Not all the sounds of the night come from the outside, the house, ghosts or the boogie man. I make my fair share of nocturnal noises as well, some of which wake my wife…solved with a loving tap or stern elbow to quiet me down. I wake myself up with other sounds I make. I have a habit of making deep snort-like noises on occasion when I take a deep breath in my sleep…throws me out of whack enough to wake me to hear the ending echoes of the sound. I snore to, not always but enough, and often wake myself with the deep growl that often frightens me knowing the source is from within. My wife, well lets just say she sleeps perfect and leave it at that. Oh, and I like to blame the coyotes for no romance in the deep of the night….nothing to do with me and my sounds.
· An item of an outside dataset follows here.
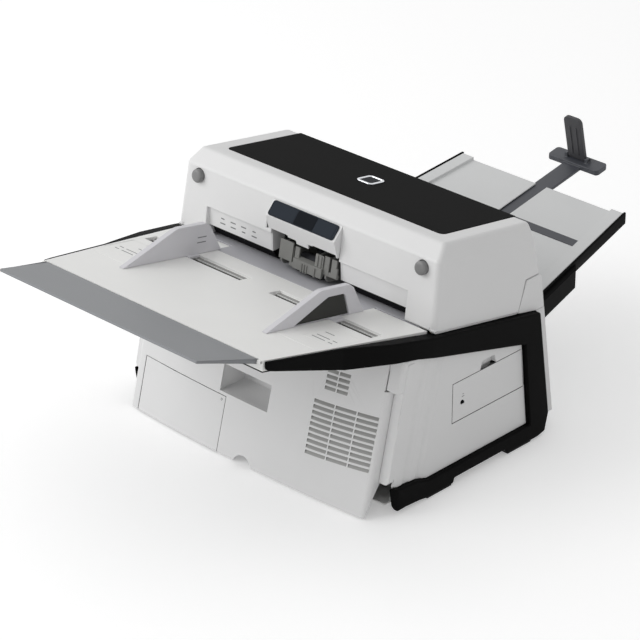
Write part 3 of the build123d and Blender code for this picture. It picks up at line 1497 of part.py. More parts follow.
def button_plane(z):
    """Plane on the cover front, with its normal pointing out."""
    lean = radians(COVER_LEAN_DEG)
    return Plane(origin=(0, cover_front_y(z), z), x_dir=(1, 0, 0), z_dir=(0, -cos(lean), sin(lean)))


def button_rod(radius, depth0, depth1):
    """Round bar square to the cover front at the right button."""
    plane = button_plane(BUTTON_Z)
    rod = Pos(BUTTON_X, 0, (depth0 + depth1) / 2) * Cylinder(radius, depth1 - depth0)
    return plane.location * rod


def top_panel_zone(grow, low):
    zone = Rectangle(2 * (TOP_PANEL_HALF + grow), 200 + 2 * grow)
    zone = fillet(zone.vertices(), TOP_PANEL_CORNER)
    centre_y = TOP_PANEL_FRONT_Y + 100
    return extrude(Pos(0, centre_y, low) * zone, 60)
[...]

But the most unusual sound that has awakened me in the night, popped me right out of bed for years on end, was not of animal or house, car or plane, ghost or myself. It was the frightening, loud, intimidating sound of my father grinding his teeth while deep in his sleep at the other end of the hall. Dad was a snorer, no doubt about, one of the best at it. But the ability he had to create this nerve rattling inhuman sound from grinding his teeth together when he slept, and have any teeth left in the morning, to this day baffles me. I’ve tried to make the tiniest of sounds pushing my teeth together hard and rubbing back and forth, only to create much discomfort and hardly a sound. The fact that my Mother slept with that sound for 42 years is equally amazing. But from this terrible noise came the most humorous, albeit loud, response from my Mother that I am sure neighbors, on summer evening with windows open in the wee hours of the morning, heard all around the block. Said loud, forcefully and with quite an edge to it, my brother, sister and I would eventually here….”Eddie, Eddie, get up and go to the bathroom”….apparently a sure cure for teeth grinding…. often followed quickly with “Eddie, Eddie, that’s not the bathroom, that’s the closet.” Probably not much romance in that room deep in the night either!
Ahhh, the sounds of the night.
G’Day friends, see you next Friday morning.